DB: The research ahead of time is such an important piece, because when you go to a visitor’s center, and there’s an interpretive section, that will inform your questions. There are a number of park spaces where they are working very diligently on collaboration and co-management [with Native American communities], and there are others that have only begun that journey, and others that don’t yet know how to do that. There are a lot of different parks on a lot of different journeys on their own road to co-management [by working with local Native American communities], which is the thing that all of us in favor of returning native lands to native people are in favor of.
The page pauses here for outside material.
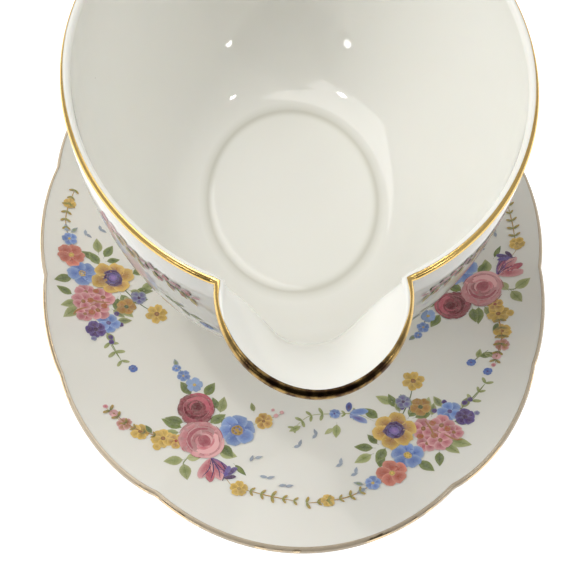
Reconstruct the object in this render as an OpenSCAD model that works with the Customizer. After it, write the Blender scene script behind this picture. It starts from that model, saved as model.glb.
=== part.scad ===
// Oval china sauce boat standing loose on its scalloped underplate.
// The origin is the bottom centre of the underplate, on the table. +Z is up,
// the spout points along -Y and the handle along +Y.

/* [Underplate] */
// Length over the two end lobes
plate_length = 204; // [168:1:246]
// Width over the two side lobes
plate_width = 148.6; // [122:0.2:180]
// Height of the top of the edge above the table
plate_height = 16; // [13:0.1:20]
// Thickness of the clay in the well
plate_thickness = 3; // [2.5:0.1:4]
// Thickness of the clay at the edge
plate_edge_thickness = 2.2; // [1.6:0.1:2.8]
// Height of the foot ring under the plate
plate_foot_height = 2.6; // [1.5:0.1:4]
// Width of the foot ring where it stands on the table
plate_foot_width = 2.4; // [1.5:0.1:4]
// Width of the oval inside the foot ring
plate_foot_inside_width = 78; // [60:1:90]
// Length of the oval inside the foot ring
plate_foot_inside_length = 112; // [90:1:130]
// How far the rim rises towards the inside, as the power of its curve
plate_curve = 1.7; // [1.2:0.1:2.5]

/* [Boat bowl] */
// Width over the rim
rim_width = 116; // [100:1:130]
// Length over the rim, without the spout
rim_length = 146.4; // [135:1:175]
// Height of the top of the rim above the table
rim_height = 80.4; // [66:0.1:97]
// Distance of the boat's middle from the plate's middle, towards the handle
boat_back = 2.5; // [0:0.1:4]
// Thickness of the wall
wall = 2.8; // [2:0.1:4]
// Thickness of the wall at the rim
lip_thickness = 2.4; // [1.6:0.1:3]
// Thickness of the floor
floor_thickness = 3; // [2.4:0.1:5]

/* [Spout] */
// Width of the spout where it leaves the rim
spout_width = 41.2; // [30:0.2:50]
// Distance from those two corners to the tip of the spout
spout_reach = 25.2; // [15:0.2:34]
// How far the tip hangs below the rim
spout_drop = 2.8; // [0:0.1:4]
// Share of the bowl's height at which the spout starts to swell out
spout_start = 0.34; // [0.2:0.01:0.6]
// How late the middle of the spout turns out towards the tip
spout_turn = 3.6; // [2.5:0.1:6]
// How much later its two shoulders turn out
spout_shoulder_turn = 24; // [0:0.5:28]
// Share of the spout's half-angle at which its channel has become a shoulder
spout_channel = 0.8; // [0.4:0.01:1]

/* [Boat foot] */
// Height of the foot under the bowl
foot_height = 13.5; // [8:0.1:18]
// Width of the flat under the bowl that the foot is fixed to
foot_top_width = 50; // [44:0.5:60]
// Length of the flat under the bowl that the foot is fixed to
foot_top_length = 67.6; // [64:0.5:84]
// How far the foot spreads outside that flat where it stands
foot_spread = 3.6; // [1:0.1:6]
// How far the waist of the foot draws in under the bowl
foot_waist = 1; // [0:0.1:2]
// Thickness of the foot's wall
foot_wall = 3; // [2:0.1:4]
// Width of the ground flat that the foot stands on
foot_tread = 2.4; // [1.6:0.1:3.5]

/* [Handle] */
// Height of the handle's upper root below the rim
handle_top_drop = 11; // [9:0.5:16]
// Height of the handle's lower root above the plate's well
handle_low_height = 36; // [28:0.5:44]
// How far the loop stands out behind the rim
handle_reach = 37; // [28:0.5:46]
// How far the loop's crest stands above its upper root
handle_rise = 17; // [8:0.5:24]
// Width of the handle's section across the loop
handle_width = 8.4; // [6:0.2:11]
// Depth of the handle's section in the plane of the loop
handle_depth = 6.4; // [5:0.2:9]
// How much wider the handle gets where it joins the bowl
handle_flare = 5; // [1:0.2:7]

/* [Gilding] */
// Thickness of the burnished gold lines
gilt_thickness = 0.12; // [0.06:0.01:0.25]
// Share of the way over the rounded lip, from outside, at which its gold starts
rim_gilt_from = 0.08; // [0.04:0.01:0.2]
// Share of the way over the rounded lip at which its gold ends
rim_gilt_to = 0.6; // [0.4:0.01:0.75]
// Width of the gold on the plate's top and under its edge
plate_gilt_width = 0.7; // [0.4:0.1:2]
// Share of the handle's section that its gold line covers
handle_gilt_share = 0.24; // [0.12:0.01:0.4]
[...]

I know Glacier National Park has a program they do almost every night, and Badlands has a whole section that is co-managed by Indigenous people. It’s about being curious, staying curious, and staying supportive.

What are your plans and goals for the future of the podcast?

DB: We’d love to get to all of the parks.

MR: We’ve been to 41, as of our spring trip.

DB: We’re gonna get to a point where the only ones we haven’t gone to are Alaska, and we’ll get there eventually. Back in the first season, we got a wonderful care package from the head ranger at Gates of the Arctic. We’re hoping to get there at some point. I do know that, as the show continues to grow, we are always curious about more people doing incredible things outside, and how we can sit down and chat with them. We’re doing more interviews this season, and seasons beyond. One idea we’ve thrown around is that we’d like to make a travel game book for national park-goers, for passing time in the park.

MR: I don’t think we had any idea where it would go, and it’s fascinating to see where it’s taken us, and the people we’ve met along the way. A mainstay has been meeting a lot of great people to go to the parks with. We love traveling together, but we’ve also had so many great experiences with other folks that we either just met on the fly, or people that are close friends. So I think sharing that with other people has been more a part of the journey recently, and I hope that continues.